Dovima and Jack Golden divorced in the late fifties and she married Alan Murray. She let him handle all of their finances as Jack Golden had. They had a daughter, Alison. Alan Murray is remembered as a man with boundless anger. In Vanity Fair, Mimi Swartz wrote, "That at times her husband beat her so severely that she could not show up for work did not, at first, cut into her bookings." Carmen Dell'Orefice commented on Dovima's love life, "Sadly she could only be with men who beat her. I'd find her on my doorstep black and blue, and I'd take her in and she'd live with me." In 1960 she moved with Alison to Los Angeles to pursue acting work. Murray told the FBI that Dovima had kidnapped their daughter. The two divorced and she lost custody of Alison.
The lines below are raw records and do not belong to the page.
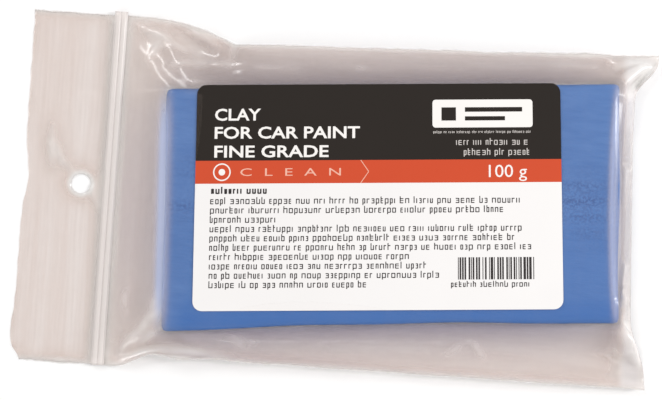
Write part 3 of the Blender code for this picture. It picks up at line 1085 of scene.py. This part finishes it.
def shaped_film():
    """Both sheets after the simulation and the shaping by formula, on the fine grid."""
    sheets = simulate_film()
    front = smooth_skirt(drawn_taut(sheets[0], start=-1.0, bulge=1.1), start=0.4, bulge=0.5, fold=0.4)
    back = smooth_skirt(drawn_taut(sheets[1], start=1.5, bulge=0.0), start=0.4, bulge=0.0, fold=0.0)
    front = crinkled(creased(refined(front)), seed=31, height=0.14)
    back = crinkled(refined(back), seed=41, height=0.08)
    back[..., 2] = np.maximum(back[..., 2], FLOOR_CLEAR_MM)
    front[..., 2] = np.maximum(front[..., 2], back[..., 2] + 0.11)
    for sheet in (front, back):
        ragged_edges(sheet, seed=21)
    return front, back


def make_film(front, back):
    """The two sheets of film; only the back one is attached, to the pouch."""
    front_film = film_object("front_film", front, True)
    back_film = film_object("back_film", back, False)
    for obj in (front_film, back_film):
        obj.data.materials.append(film_look(obj.name + "_look"))
    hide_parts("front_panel", "front_lip")
    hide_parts("back_panel", "back_lip", "bottom_fold")
    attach(back_film, "pouch")
    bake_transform(front_film)


def finish_piece(obj, look, body, node):
    """Gives a piece its material, puts it on the body it rides on, and hides the model's node that it
    replaces.
    """
    obj.data.materials.append(look)
    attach(obj, body)
    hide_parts(node)


def make_welds(front):
    """The molten beads along both sides of the film."""
    look = weld_look()
    for side, column, seed in (("near", 0, 3), ("far", -1, 4)):
        bead = weld_bead("weld_bead_" + side, front[:, column], seed)
        finish_piece(bead, look, "pouch", "side_weld_" + side)


def zip_profile(name, profile, base_z, look, body, node):
    """A zip half: a strip with ridges along it, crushed flat at both ends."""
    far_end, near_end = HALF_WIDTH + 0.0004, -HALF_WIDTH + 0.0004
    crushed, taper = 0.00008, 0.0035
    ys = np.linspace(near_end, far_end, 96)
    highest = max(top for _, top in profile)
    points, ridge = [], []
    for y in ys:
        full = float(ease(min(far_end - y, y - near_end) / taper + 0.12))
        points += [(ZIP_X + x, y, base_z + crushed + (top - crushed) * full) for x, top in profile]
        points += [(ZIP_X + x, y, base_z) for x, _ in profile[::-1]]
        ridge += [top / highest for _, top in profile + profile[::-1]]
    obj = new_object(name, points, ring_faces(len(ys), 2 * len(profile)))
    add_point_attribute(obj, "ridge", ridge)
    finish_piece(obj, look, body, node)


def two_ridges(half_width, left, right, flange=0.00018, count=7):
    """A zip half's section: a thin flange with two rounded ridges, each by middle, half and height."""
    section = [(-half_width, flange)]
    for middle, half, height in (left, right):
        for k in range(count):
            a = math.pi * k / (count - 1)
            section.append((middle - half * math.cos(a), flange + (height - flange) * math.sin(a)))
    return section + [(half_width, flange)]


def make_zip():
    """The zip's two halves, on the front and back film."""
    look = zip_look()
    male = two_ridges(0.0019, (-0.00080, 0.00064, 0.00044), (0.00075, 0.00070, 0.00050))
    zip_profile("zip_male_strip", male, ZIP_FRONT_Z + 0.00005, look, "mouth_flap", "zip_rib")
    female = two_ridges(0.0017, (-0.00075, 0.00030, 0.00075), (0.00075, 0.00030, 0.00075))
    zip_profile("zip_female_strip", female, ZIP_BACK_Z + 0.00020, look, "pouch", "zip_groove")


def make_label():
    """White label with a black head, an orange band and plain generic print."""
    half_u, half_v = LABEL_SIZE.x / MM / 2, LABEL_SIZE.y / MM / 2
    head_v, band_v = half_v - 21.8, half_v - 28.4
    base, step = 0.06, 0.012  # heights of the paper and of each layer of ink over it
    ink_thickness = 0.000008
    paper = paper_look("label_paper", (0.875, 0.855, 0.845))
    black = paper_look("print_black", (0.015, 0.010, 0.007), 0.40, 0.12)
    orange = paper_look("print_orange", (0.615, 0.071, 0.022), 0.40)
    white = paper_look("print_white", (0.90, 0.87, 0.84))
    grey = paper_look("print_grey", (0.62, 0.58, 0.55))
    pale = paper_look("print_pale", (0.85, 0.47, 0.36))
    ink = paper_look("print_text", (0.028, 0.022, 0.022), 0.5)

    def printed(outlines, part, layer, look):
        pieces.append(inked(outlines, "label_" + part, base + layer * step, ink_thickness, look))

    # the paper, its black head and the orange band
    outline = rounded_box(-half_u, half_u, -half_v, half_v, LABEL_CORNER / MM)
    head = [q for q in outline if q[1] > head_v] + [(-half_u, head_v), (half_u, head_v)]
    band = box_outline(-half_u, half_u, band_v, head_v)
    pieces = [inked([outline], "label_sheet", base, 0.00005, paper)]
    printed([head], "head", 1, black)
    printed([band], "band", 1, orange)

    # what it is, how much, a ring with a dot, and a plain tile
    light = []
    name_lines = (("CLAY", 22.3, 13.3), ("FOR CAR PAINT", 17.1, 42.0), ("FINE GRADE", 11.7, 33.0))
    for words, v, width in name_lines:
        light += text_outlines(words, 3.3, -47.4, v, width, bold=0.020)
    light += ring_outline(-45.1, 7.4, 2.55, 0.38)
    light += [disc_outline(-45.1, 7.4, 0.95)]
    light += text_outlines("100 g", 3.6, 42.8, 5.6, 11.0, right=True)
    light += [rounded_box(15.6, 44.6, 19.9, 27.9, 0.9)]
    printed(light, "white_print", 2, white)
    on_tile = [box_outline(18.2, 22.4, 21.9, 25.7)]
    on_tile += [box_outline(25.0, 41.6, 24.4, 25.7), box_outline(25.0, 36.6, 21.9, 23.1)]
    printed(on_tile, "tile_mark", 3, black)

    # small unreadable lines under the tile
    rng = random.Random(7)
    small = greeked_line(rng, 15.8, 44.5, 18.3, 0.75, 0.12)
    small += greeked_line(rng, 22.4, 44.4, 14.9, 1.9, 0.24)
    small += greeked_line(rng, 24.6, 44.4, 12.0, 1.9, 0.24)
    printed(small, "grey_print", 2, grey)

    # the band's word and its pointed end
    soft = text_outlines("CLEAN", 2.2, -39.8, 6.3, 29.0, spacing=2.2)
    soft += line_outline([(-5.1, head_v), (-2.8, (head_v + band_v) / 2), (-5.1, band_v)], 0.22)
    printed(soft, "pale_print", 2, pale)

    # a heading, ten unreadable lines of different lengths, and a bar code with one line under it
    dark = greeked_line(rng, -48.1, -30.2, 1.2, 2.0, 0.42)
    for number, end in enumerate((41.5, 38.9, -28.8, 41.8, 40.1, 44.4, 9.7, 14.9, 18.7, -2.2)):
        dark += greeked_line(rng, -48.3, end, -1.75 - 2.68 * number, 1.95, 0.27)
    dark += bar_code(rng, 22.8, 45.0, -23.8, -17.4)
    dark += greeked_line(rng, 20.8, 45.0, -25.9, 1.7, 0.25)
    printed(dark, "dark_print", 2, ink)
    for piece in pieces:
        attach(piece, "pouch")
    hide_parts("label")


# ---- stage


VIEW_WIDTH = 0.1922
CAMERA_AIM = Vector((-0.0004, 0.0015, 0.003))
CAMERA_ROLL = math.radians(4.0)
LENS = 120.0
# Each light's name, place, width, height and power in watts
LIGHTS = (
    ("key_far_left", (-0.45, 0.50, 0.55), 0.09, 0.45, 1.8),
    ("key_right", (0.62, 0.12, 0.42), 0.07, 0.50, 2.6),
    ("near_strip", (-0.20, -0.58, 0.40), 0.55, 0.06, 0.6),
)


def make_stage():
    """A pale floor, a camera straight above and soft studio light."""
    bpy.ops.mesh.primitive_plane_add(size=3.0, location=(0, 0, 0))
    floor = bpy.context.object
    floor.name = "floor"
    floor.data.materials.append(floor_look())
    camera = linked("camera", bpy.data.cameras.new("camera"))
    camera.data.lens = LENS
    camera.location = CAMERA_AIM + Vector((0, 0, VIEW_WIDTH * LENS / camera.data.sensor_width))
    camera.rotation_euler = (0, 0, CAMERA_ROLL)
    bpy.context.scene.camera = camera
    world = bpy.data.worlds.new("studio")
    world.use_nodes = True
    background = world.node_tree.nodes["Background"]
    background.inputs["Color"].default_value = (1.0, 0.99, 0.985, 1)
    background.inputs["Strength"].default_value = 0.66
    bpy.context.scene.world = world
    bpy.context.scene.view_settings.view_transform = "Standard"
    for name, place, width, height, power in LIGHTS:
        data = bpy.data.lights.new(name, "AREA")
        data.shape = "RECTANGLE"
        data.size, data.size_y = width, height
        data.energy = power
        lamp = linked(name, data)
        lamp.location = place
        lamp.rotation_euler = (-Vector(place)).to_track_quat("-Z", "Y").to_euler()


make_stage()
finish_piece(clay_slab(), clay_look(), "bar", "clay_bar")
front_points, back_points = shaped_film()
make_film(front_points, back_points)
make_welds(front_points)
make_zip()
make_label()
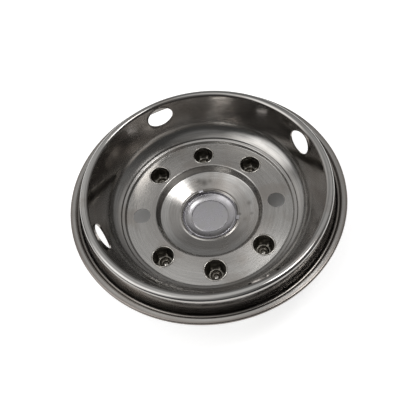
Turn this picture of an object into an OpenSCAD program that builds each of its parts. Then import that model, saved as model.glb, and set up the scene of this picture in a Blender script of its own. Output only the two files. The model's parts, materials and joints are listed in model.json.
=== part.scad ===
// Stainless simulator for the front wheel of a truck: one pressed shell, six false
// nut covers and a centre cap. It lies on its face, so +Z points at the wheel.
// Millimetres. The axis is Z, and X runs through the two open stud holes.

/* [Sheet] */
// Thickness of the pressed shell
sheet_t = 1; // [0.8:0.1:1.2]
// Thickness of the nut covers and the centre cap
thin_t = 0.8; // [0.6:0.1:0.9]

/* [Rim] */
// Diameter over the folded lip
outer_d = 524; // [518:1:530]
// Height of the lip above the tips of the nut covers
lip_z = 112; // [110:0.5:116]
// Width of the folded lip, seen from behind
lip_w = 13; // [12:0.5:14]
// Width of its rounded inner edge
lip_edge_w = 2.8; // [2:0.2:4]
// Drop of that inner edge
lip_drop = 5.4; // [4:0.2:6]
// Depth of the gutter that takes the edge of the wheel rim
gutter_depth = 13; // [11:0.5:15]
// Mean diameter of the ridge
ridge_d = 454.7; // [452:0.1:458]
// Height of the ridge over the lip
ridge_h = 30; // [26:0.5:33]
// Width of the ridge at its crest
ridge_w = 12.1; // [11:0.1:14]

/* [Drum] */
// Lean of the drum wall against the axis, in degrees
wall_lean = 17.4; // [15:0.1:19]
// Rise of the floor curve where it meets the ring steps, in degrees
floor_rise = 28; // [25:1:31]
// Radius of the floor curve
floor_curve = 45; // [36:1:46]
// Diameter at which the ring steps begin
ring_d = 357.2; // [356:0.1:358]

/* [Hand holes] */
// Number of hand holes
hand_holes = 4; // [2:1:4]
// Angle from an open stud hole to the next hand hole, in degrees
hand_turn = 22.5; // [0:22.5:67.5]
// Width of a hand hole round the drum
hand_w = 56; // [48:1:60]
// Height of a hand hole up the drum wall
hand_h = 39; // [34:1:41]
// Radius of the rounded ends of a hand hole
hand_end_r = 14; // [12:0.5:16]
// Height of the turned edge of a hand hole
hand_edge = 3; // [2:0.5:4]
// Height of the hand holes' centres over the lip
hand_z = 5; // [0:0.5:6]

/* [Lug flange] */
// Pitch circle diameter of the wheel studs
stud_pcd = 275; // [272:0.5:278]
// Number of stud positions
studs = 8; // [8:1:8]
// Diameter of the two open stud holes
open_hole_d = 34.5; // [32:0.5:38]
// Diameter of the holes that hold the nut covers
cover_hole_d = 42; // [40:0.5:43]
// Depth of the lug flange under the lip
flange_depth = 69; // [68:0.5:70]

/* [Nut covers] */
// Diameter of the cover's flange on the outside of the shell
cover_flange_d = 50; // [47:0.5:52]
// Diameter of the edge that is rolled over the shell from inside
cover_lip_d = 46.8; // [45:0.2:48]
// Width of the hexagon across its flats
cover_hex = 36; // [33:0.5:36]
// Length of the hexagon
cover_hex_h = 22; // [18:0.5:24]
// Diameter of the domed tip
cover_tip_d = 24; // [22:0.5:26]

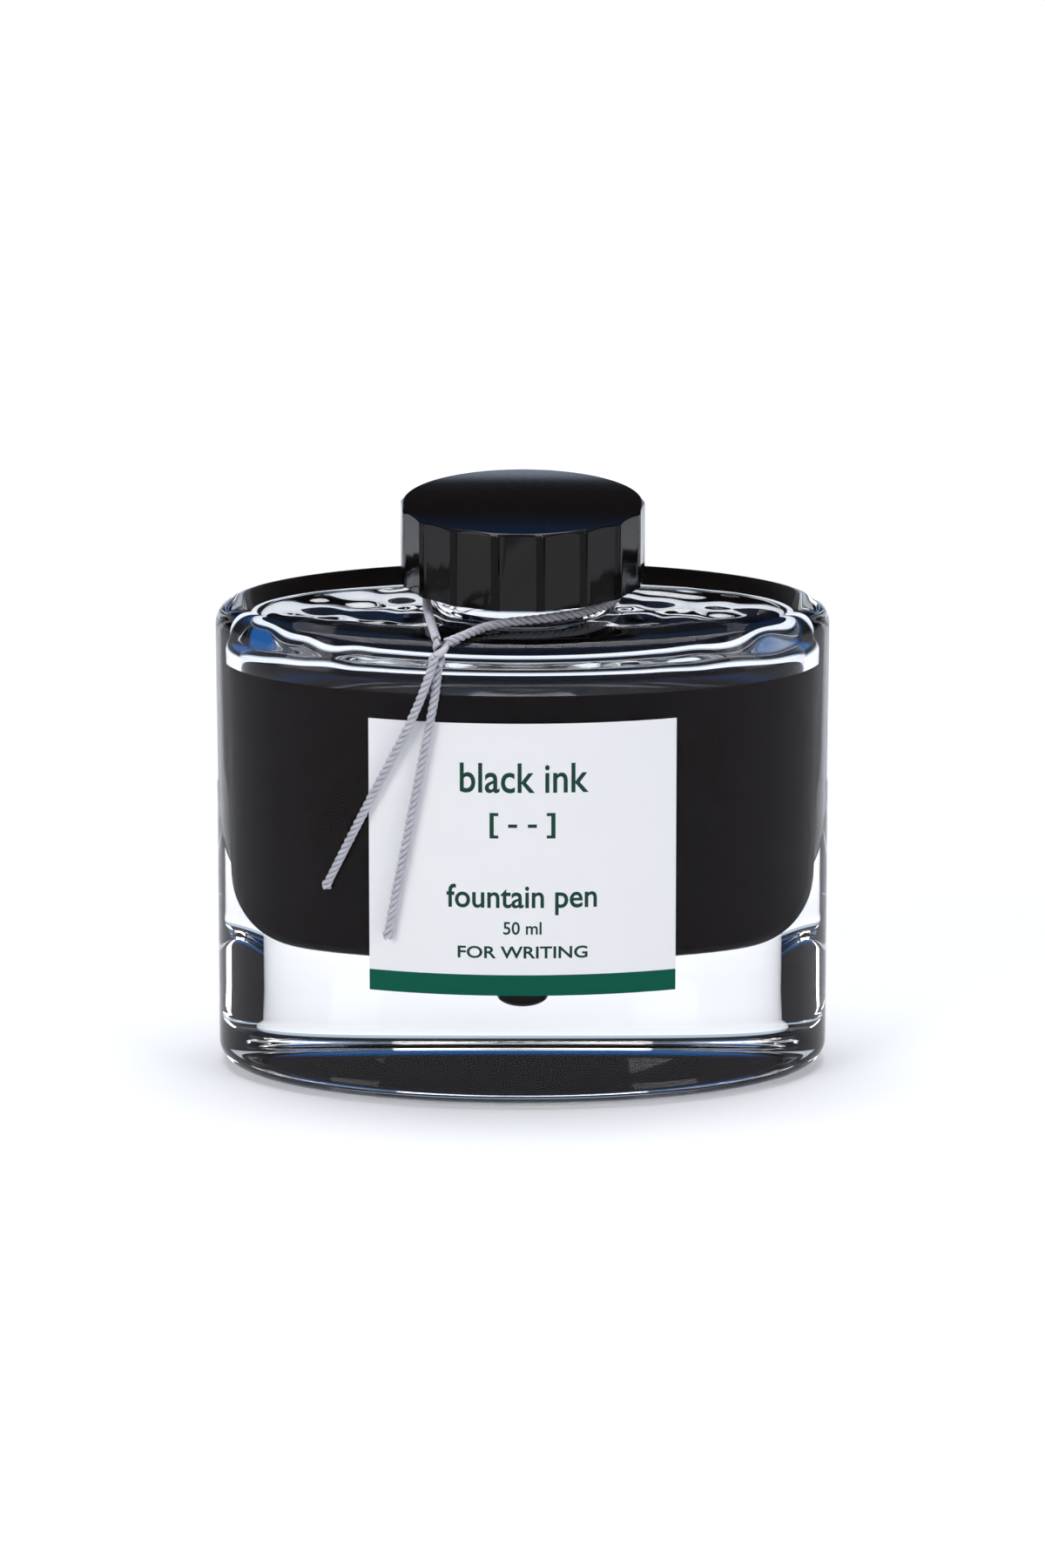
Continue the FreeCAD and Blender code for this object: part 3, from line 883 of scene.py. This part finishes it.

Dovima never saw her again.

She announced her retirement from modeling in 1959, but actually posed until 1962. Of retiring, Dovima said, "I didn't want to wait until the camera turned cruel." Unfortunately she hadn't saved any of her money. When the TV appearances dried up, she spent the late sixties and early seventies working as a spokesperson for Qiana, a clothing line. In 1974, she moved to Ft. Lauderdale to be near her parents and held various jobs like selling cosmetics and hosting at restaurants. She fell in love with a co-worker, bartender West Hollingsworth with whom she had twelve happy years. They married in 1983, but Hollingsworth died of cancer in 1986. It was a devastating blow to her and she never really recovered.

In 1984 she went to work for The Two Guys Pizzeria as a hostess. She said she worked with nice people and was the mascot for their softball team. She enjoyed her status as kind of local celebrity. She commented in 1987, "The only 'has been' is one who has been. You have to Have Been in order to be a has been." She died of liver cancer on May 3, 1990. What she left behind are photographs that are a part of our culture. Images that speak of a time and a dream, that somehow speak volumes yet nothing at the same time.

Dovima was the most glamorous and highly paid fashion model of the 1950's. She epitomized the fifties ideal woman- regal and removed, angular and haughty. But behind the facade was a woman with no real sense of who she was. She had it all but kept nothing. She died in 1990 at age 63 of cancer. She had been working as a hostess at a pizza parlor in Ft. Lauderdale, Florida.